##### Collected material

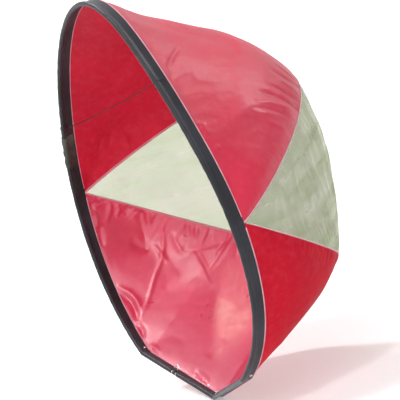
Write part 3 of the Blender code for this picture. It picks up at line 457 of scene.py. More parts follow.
def crease(grid, waypoints, width, height):
    """A long fold through waypoints (t, part), fading at both ends."""
    steps = np.linspace(0.0, len(waypoints) - 1.0, FOLD_STEPS * len(waypoints))
    places, parts = sampled(steps, np.arange(len(waypoints)), np.array(waypoints)).T
    columns = np.interp(places, PLACES, np.arange(len(PLACES)))
    lines = parts * (grid.shape[1] - 1)
    left = columns.astype(int).clip(0, grid.shape[0] - 2)
    low = lines.astype(int).clip(0, grid.shape[1] - 2)
    across, up = (columns - left)[:, None], (lines - low)[:, None]
    path = ((grid[left, low] * (1 - across) + grid[left + 1, low] * across) * (1 - up)
            + (grid[left, low + 1] * (1 - across) + grid[left + 1, low + 1] * across) * up)
    for _ in range(2):
        path[1:-1] = (path[:-2] + path[1:-1] * 2 + path[2:]) / 4
    margin = FOLD_MARGIN * width
    inside = ((grid > path.min(axis=0) - margin) & (grid < path.max(axis=0) + margin)).all(-1)
    points = grid[inside]
    near = np.full(len(points), 1e9)
    strength = np.zeros(len(points))
    for number, (start, stop) in enumerate(zip(path[:-1], path[1:])):
        run = stop - start
        along = ((points - start) @ run / (run @ run)).clip(0.0, 1.0)
        away = np.linalg.norm(points - start - along[:, None] * run, axis=1)
        share = np.sin((number + along) / (len(path) - 1) * math.pi).clip(0.0, 1.0) ** 0.5
        strength = np.where(away < near, share, strength)
        near = np.minimum(near, away)
    relief = np.zeros(grid.shape[:2])
    relief[inside] = height * strength * np.exp(-(near / width) ** FOLD_POWER)
    return relief


def from_edges(grid, reach):
    """Rises from 0 at both edges of a panel to 1 within the reach."""
    length = column_lengths(grid)[:, None]
    part = np.linspace(0.0, 1.0, grid.shape[1])[None, :] * length
    left = length - part
    return np.clip(part / reach, 0.0, 1.0) * np.clip(left / reach, 0.0, 1.0)


def column_lengths(grid):
    return np.linalg.norm(np.diff(grid, axis=1), axis=-1).sum(1)


def gathers(grid, pitch, height, reach, seed):
    """Puckers that run into a panel from the seam at its last row."""
    run = run_lengths(grid[:, -1])
    below = np.linspace(1.0, 0.0, grid.shape[1]) * column_lengths(grid)[:, None]
    wander = np.array([noise.noise(Vector((s / WANDER_SIZE, seed, 0.0))) for s in run])
    strong = np.array([0.5 + noise.noise(Vector((s / STRENGTH_SIZE, seed + 5.0, 0.0)))
                       for s in run])
    phase = (run / pitch + WANDER * wander)[:, None]
    lean = GATHER_LEAN * below / pitch * wander[:, None]
    fade = np.exp(-below / reach) * np.clip(below / GATHER_START, 0.0, 1.0)
    wave = (np.cos(2 * math.pi * (phase + lean)) + SECOND_WAVE_HEIGHT
            * np.cos(2 * math.pi * (SECOND_WAVE_RATE * phase + lean)))
    return height * np.clip(strong, 0.1, 1.0)[:, None] * wave * fade


# Meshes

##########

-- What you need to do --
Quote the entire listing above exactly.

-- Solution to the exercise --
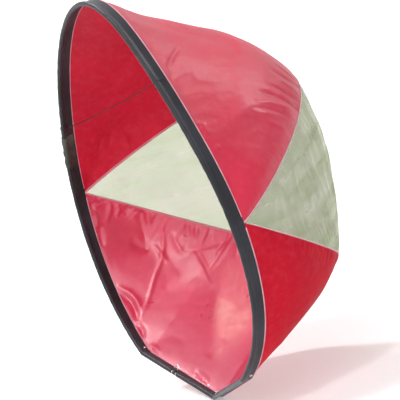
Write part 3 of the Blender code for this picture. It picks up at line 457 of scene.py. More parts follow.
def crease(grid, waypoints, width, height):
    """A long fold through waypoints (t, part), fading at both ends."""
    steps = np.linspace(0.0, len(waypoints) - 1.0, FOLD_STEPS * len(waypoints))
    places, parts = sampled(steps, np.arange(len(waypoints)), np.array(waypoints)).T
    columns = np.interp(places, PLACES, np.arange(len(PLACES)))
    lines = parts * (grid.shape[1] - 1)
    left = columns.astype(int).clip(0, grid.shape[0] - 2)
    low = lines.astype(int).clip(0, grid.shape[1] - 2)
    across, up = (columns - left)[:, None], (lines - low)[:, None]
    path = ((grid[left, low] * (1 - across) + grid[left + 1, low] * across) * (1 - up)
            + (grid[left, low + 1] * (1 - across) + grid[left + 1, low + 1] * across) * up)
    for _ in range(2):
        path[1:-1] = (path[:-2] + path[1:-1] * 2 + path[2:]) / 4
    margin = FOLD_MARGIN * width
    inside = ((grid > path.min(axis=0) - margin) & (grid < path.max(axis=0) + margin)).all(-1)
    points = grid[inside]
    near = np.full(len(points), 1e9)
    strength = np.zeros(len(points))
    for number, (start, stop) in enumerate(zip(path[:-1], path[1:])):
        run = stop - start
        along = ((points - start) @ run / (run @ run)).clip(0.0, 1.0)
        away = np.linalg.norm(points - start - along[:, None] * run, axis=1)
        share = np.sin((number + along) / (len(path) - 1) * math.pi).clip(0.0, 1.0) ** 0.5
        strength = np.where(away < near, share, strength)
        near = np.minimum(near, away)
    relief = np.zeros(grid.shape[:2])
    relief[inside] = height * strength * np.exp(-(near / width) ** FOLD_POWER)
    return relief


def from_edges(grid, reach):
    """Rises from 0 at both edges of a panel to 1 within the reach."""
    length = column_lengths(grid)[:, None]
    part = np.linspace(0.0, 1.0, grid.shape[1])[None, :] * length
    left = length - part
    return np.clip(part / reach, 0.0, 1.0) * np.clip(left / reach, 0.0, 1.0)


def column_lengths(grid):
    return np.linalg.norm(np.diff(grid, axis=1), axis=-1).sum(1)


def gathers(grid, pitch, height, reach, seed):
    """Puckers that run into a panel from the seam at its last row."""
    run = run_lengths(grid[:, -1])
    below = np.linspace(1.0, 0.0, grid.shape[1]) * column_lengths(grid)[:, None]
    wander = np.array([noise.noise(Vector((s / WANDER_SIZE, seed, 0.0))) for s in run])
    strong = np.array([0.5 + noise.noise(Vector((s / STRENGTH_SIZE, seed + 5.0, 0.0)))
                       for s in run])
    phase = (run / pitch + WANDER * wander)[:, None]
    lean = GATHER_LEAN * below / pitch * wander[:, None]
    fade = np.exp(-below / reach) * np.clip(below / GATHER_START, 0.0, 1.0)
    wave = (np.cos(2 * math.pi * (phase + lean)) + SECOND_WAVE_HEIGHT
            * np.cos(2 * math.pi * (SECOND_WAVE_RATE * phase + lean)))
    return height * np.clip(strong, 0.1, 1.0)[:, None] * wave * fade


# Meshes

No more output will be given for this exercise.